Sometimes, I wonder myself.

I started running -- seriously running -- a little over three years ago. I say seriously started running, because two to three years before that, I did try running. But I never managed to run more than a kilometre or so. And at the time, I had silly hopes of running a half marathon or marathon. But then I discovered how difficult it was and quickly abandoned the idea.

It was when I was on maternity leave with Alex that I started running again. And that's when I decided I was going to run 10 kilometres. It took me a year to work my way from being able to run a mere 1k to being able to complete a 10k race. But why did I do it? Because I wanted to prove to myself that I could. And I did. But why do I still do it?

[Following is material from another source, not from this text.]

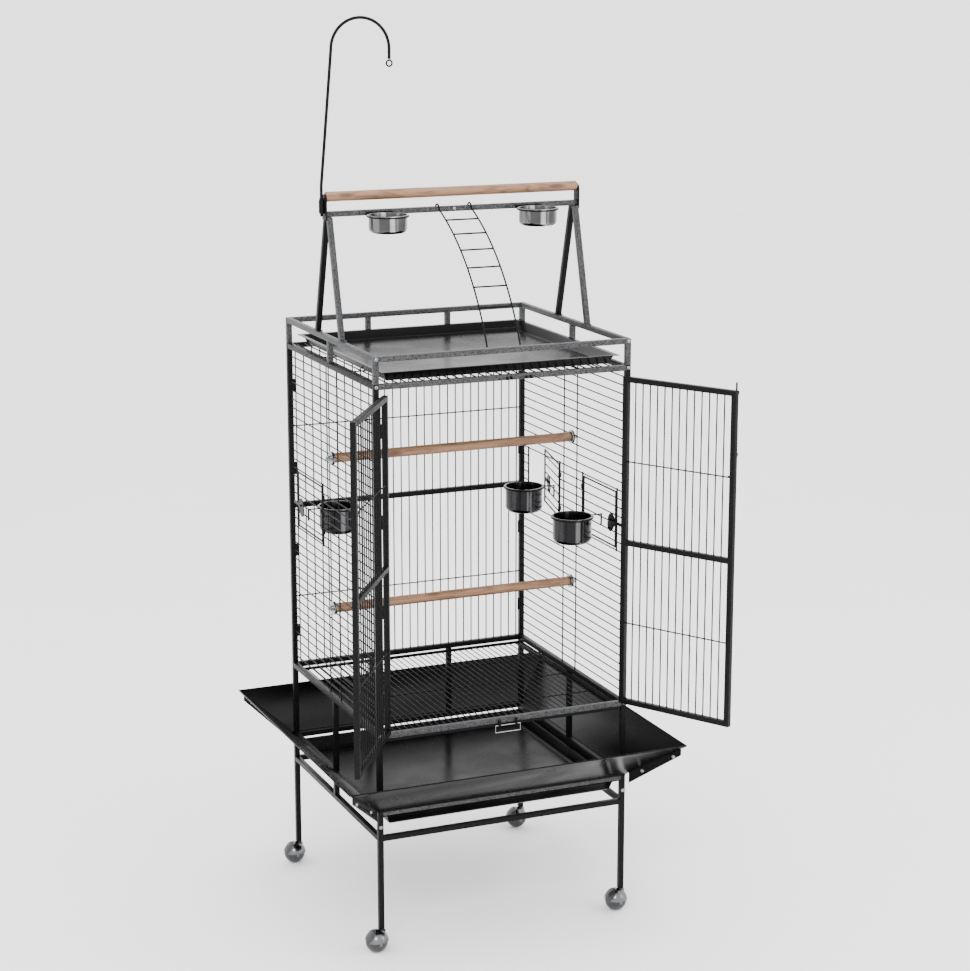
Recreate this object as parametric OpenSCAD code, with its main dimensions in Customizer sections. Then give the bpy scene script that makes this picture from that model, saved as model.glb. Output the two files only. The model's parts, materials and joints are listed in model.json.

Because I've discovered that I really like it.

Running clears my head. Running is the best stress relief at the end of a long day with the kids. Running keeps me in shape and, when I was training really hard this spring for a race, helped me finally lose the last of the baby weight. Running is something I can do all by myself -- when I can just let my mind wander, lose myself in the music from my ipod and have no one around to yell 'mommy'.

Don't get me wrong. It's hard work. There are some days when I'm running and I love it. It hurts but I love it. And I push myself just a little bit harder. And there are other days -- the bad run days -- where it becomes mind over matter and no matter how much I try to tell myself to keep going, all my mind can say is 'I can't do this anymore'.

I'm going to actually run this winter -- because usually I get a 3-month membership to the gym and then only bother going a few times. But I mean it this time, I'm going to run on the treadmill 2-3 times a week this winter. Why? Because yesterday I got my own treadmill.

Now why would I get my own treadmill when I've said before how much I hate running on a treadmill.

Because in 2012, I'm going to run a half marathon. That's 21.1 kilometres.

Gulp. I just said that out loud, didn't I?